Segundo este académico americano, que é também uma das vozes internacionais mais influentes no planeamento urbano, as cidades foram construídas no século anterior com regras que favoreciam mais e mais automóveis. O estacionamento abundante foi sempre uma preocupação das autoridades locais e as populações exigiam que estes lugares fossem gratuitos para o utilizador, apesar de haver elevados custos para a sociedade, por exemplo, infraestruturas ou ineficiência no uso do solo.
Tudo estimulava a utilização do automóvel: "a separação da cidade em três zonas (residencial, comercial, trabalho). Era preciso conduzir entre essas zonas, o que estendia a cidade, com estacionamento amplo em todo o lado. Os automóveis tornaram-se o meio para as pessoas se deslocarem e toda a gente queria ter um. A utopia do estacionamento por todo o lado tornou-se um pesadelo", explicou Shoup.
Os efeitos negativos foram numerosos: congestionamento de trânsito, desigualdades sociais, qualidade do ar, emissões de dióxido de carbono. "Os carros são ótimos, mas usamos em excesso. No estacionamento, quase nunca pagamos. Suponhamos que os preços eram assim na água ou na eletricidade, tudo grátis. Seria um desastre, toda a gente percebia a péssima ideia. E queremos uma quantidade maior, as pessoas não pensam que a cidade deva cobrar mais pelo estacionamento, querem mais lugares gratuitos disponíveis. No entanto, o mundo está a mudar, dou um exemplo: Londres substituiu as regras de estacionamento mínimo obrigatório por limites máximos de parqueamento. A inversão total. Estes novos limites, na sua maioria, previam metade dos anteriores mínimos".
No livro já mencionado, que publicou em 2005 ou em artigos posteriores, o académico americano defendeu uma alternativa ao estacionamento gratuito e as suas ideias começaram a mudar a abordagem dos autarcas e até as leis estaduais na Califórnia. As recomendações do académico incluíam a introdução de preços de mercado para zonas de estacionamento livre, que passavam a ter parquímetros, e o uso desse novo rendimento aplicado em melhorias do bairro onde eram introduzidas as limitações de parqueamento. Shoup foi dos primeiros a propor algo que existe em Lisboa, o direito do residente a estacionar de forma gratuita em zonas com parquímetro no seu bairro.

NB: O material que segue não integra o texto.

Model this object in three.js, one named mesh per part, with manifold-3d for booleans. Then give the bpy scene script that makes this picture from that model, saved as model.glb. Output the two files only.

Outra ideia sua, muito debatida nos EUA, foi a possibilidade de se transformar em dinheiro o estacionamento no local de trabalho. Na América, os trabalhadores vão de carro para o emprego e os empregadores fornecem estacionamento gratuito. Isto era injusto em relação aos que não usavam o carro, sendo igualmente um motivo de congestionamento de trânsito. Dando um valor monetário ao estacionamento, os empregadores podiam optar por fazer um pagamento anual ao funcionário. A introdução de uma lei na Califórnia permitiu reduzir a utilização de automóveis e foi muito popular nas empresas e entre os trabalhadores, que recorreram ao transporte partilhado. "Esta ideia funciona, mesmo quando não há bons transportes públicos", garantiu Donald Shoup, na mesma entrevista.

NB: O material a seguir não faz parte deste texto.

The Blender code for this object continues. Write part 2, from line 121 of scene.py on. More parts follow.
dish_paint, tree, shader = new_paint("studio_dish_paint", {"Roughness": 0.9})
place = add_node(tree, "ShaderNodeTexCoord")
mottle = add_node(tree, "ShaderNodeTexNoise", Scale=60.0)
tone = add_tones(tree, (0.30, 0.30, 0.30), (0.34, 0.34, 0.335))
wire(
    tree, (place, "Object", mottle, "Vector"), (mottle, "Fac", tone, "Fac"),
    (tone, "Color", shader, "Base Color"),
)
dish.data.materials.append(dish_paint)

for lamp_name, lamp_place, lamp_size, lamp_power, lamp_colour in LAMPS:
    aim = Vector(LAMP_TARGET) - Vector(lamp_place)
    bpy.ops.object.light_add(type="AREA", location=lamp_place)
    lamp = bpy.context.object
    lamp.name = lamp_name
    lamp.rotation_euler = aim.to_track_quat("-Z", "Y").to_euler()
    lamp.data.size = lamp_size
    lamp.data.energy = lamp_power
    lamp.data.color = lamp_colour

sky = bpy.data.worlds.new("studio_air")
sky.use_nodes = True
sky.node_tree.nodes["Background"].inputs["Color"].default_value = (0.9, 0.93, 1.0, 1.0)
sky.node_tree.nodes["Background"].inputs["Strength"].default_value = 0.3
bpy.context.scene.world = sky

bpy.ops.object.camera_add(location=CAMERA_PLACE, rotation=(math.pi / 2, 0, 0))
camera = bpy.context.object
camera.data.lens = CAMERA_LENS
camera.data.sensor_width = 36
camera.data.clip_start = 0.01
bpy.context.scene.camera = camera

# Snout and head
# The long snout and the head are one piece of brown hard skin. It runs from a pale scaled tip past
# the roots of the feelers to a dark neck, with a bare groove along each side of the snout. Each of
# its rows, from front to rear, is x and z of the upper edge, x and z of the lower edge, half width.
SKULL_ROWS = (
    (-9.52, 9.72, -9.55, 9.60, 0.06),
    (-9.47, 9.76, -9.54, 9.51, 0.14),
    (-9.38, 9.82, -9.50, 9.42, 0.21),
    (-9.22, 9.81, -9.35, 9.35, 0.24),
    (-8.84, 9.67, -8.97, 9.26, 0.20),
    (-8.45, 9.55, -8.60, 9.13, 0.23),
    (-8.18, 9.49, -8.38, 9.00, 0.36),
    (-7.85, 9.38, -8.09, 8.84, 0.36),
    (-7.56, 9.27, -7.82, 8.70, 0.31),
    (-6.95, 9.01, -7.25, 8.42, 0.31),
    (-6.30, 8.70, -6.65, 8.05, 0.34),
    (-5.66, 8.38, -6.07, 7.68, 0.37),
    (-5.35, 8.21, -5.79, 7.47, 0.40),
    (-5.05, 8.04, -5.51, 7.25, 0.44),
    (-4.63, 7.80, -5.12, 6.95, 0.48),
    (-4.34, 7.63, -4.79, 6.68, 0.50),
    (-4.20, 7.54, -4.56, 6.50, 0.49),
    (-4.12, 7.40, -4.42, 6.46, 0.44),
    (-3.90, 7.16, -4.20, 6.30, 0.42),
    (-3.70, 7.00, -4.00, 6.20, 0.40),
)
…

"Estamos preocupados com o custo da habitação, a poluição do ar, a congestão de trânsito, o aquecimento global. As regras sobre mínimos de estacionamento obrigatório funcionam contra todos estes objetivos", disse o investigador e economista. O mesmo se aplica a qualquer estacionamento grátis, que representa geralmente a maior parte do espaço dos passeios públicos de uma cidade. A introdução de parquímetros a preços de mercado vai incentivar o uso de transportes públicos e reduzir o impacto nas emissões de gases com efeito de estufa. Gera também receitas que podem melhorar a qualidade de vida nos bairros.
"Sempre pensei que os benefícios das políticas que recomendei seriam apenas locais, melhor qualidade do ar, menos congestões de trânsito, mais peões e ciclistas, mas o efeito positivo no problema das alterações climáticas será sentido daqui a 50 anos. Pensei que estas políticas iam acontecer só depois de eu estar morto, mas está a avançar mais depressa, por causa da preocupação dos governos em baixar as emissões" de gases com efeito de estufa, acrescentou.
Segundo Shoup, as medidas que estão a ser introduzidas gradualmente em muitas cidades americanas, de limitação dos lugares de estacionamento, terão impacto na habitação. As regras sobre estacionamento mínimo tornam as casas mais caras em 17%, segundo cálculos feitos na Califórnia, mesmo para quem não tenha automóvel. "A terra que podia ser usada para casas é usada para carros", acrescentou o académico, que citou estudos de outros peritos, segundo os quais o subsídio implícito da manutenção de vastas áreas urbanas de estacionamento gratuito equivale a um valor entre 1% e 3% do PIB americano, ou seja, pode ser idêntico ao orçamento da defesa dos EUA.